For a dedicated, purpose-built cinema room, yes. Carpet over an acoustic pad gives the best sound absorption, the darkest non-reflective surface, the warmest feel and the easiest cable concealment. If you want a wood look instead, choose a dark matte engineered wood, LVT or cork over an acoustic underlay and add large dark rugs plus wall and ceiling acoustic panels to make up the absorption you lose.
Do I need an acoustic underlay if I'm using carpet anyway?

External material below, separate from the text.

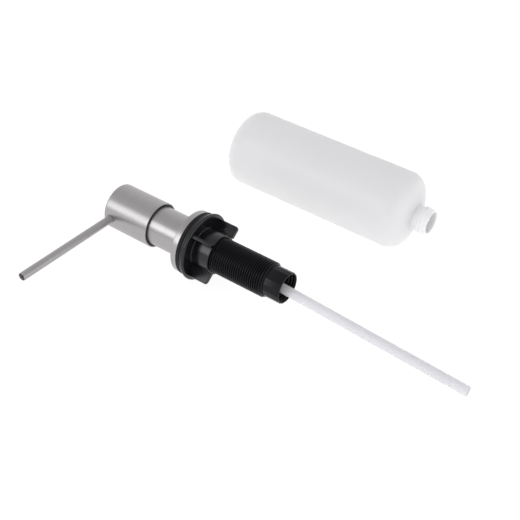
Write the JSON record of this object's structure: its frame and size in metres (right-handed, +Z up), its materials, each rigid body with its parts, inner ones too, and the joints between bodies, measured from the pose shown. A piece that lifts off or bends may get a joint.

Yes. A felt or rubber-crumb pad under carpet raises its sound absorption, softens footfall, cuts impact noise to the floor below and helps level minor screed irregularities. Under hard floors (wood, laminate, LVT) an acoustic underlay is even more important to stop the hollow drum effect. Budget around ₹15–₹60 per sq ft for it.
Why should a home theatre floor be dark?
A light or glossy floor reflects the bright screen and any ambient light, washing out the picture's blacks and bouncing light onto faces and walls. A dark, matte floor absorbs stray light, deepens contrast and keeps your attention on the screen — the same reason cinema floors and walls are dark.
Can I put a home theatre over my existing vitrified tile?
Yes, without demolition. Tile echoes and reflects light, so either float an acoustic underlay and lay carpet over it, or place large dark area rugs across the seating zone and absorb the room with wall and ceiling panels. Both approaches fix the acoustics and glare without ripping out the existing floor.
How much does home theatre flooring cost in India?
As a rough 2026 guide: carpet or carpet tiles ₹80–₹400 per sq ft, cork ₹150–₹400, dark LVT/SPC/WPC ₹90–₹400, laminate ₹110–₹300 and dark engineered wood ₹250–₹800 — plus ₹15–₹60 per sq ft for an acoustic underlay under any of them. Riser carpentry, step lighting and cable conduit are extra. Rates vary by city, quality and room size.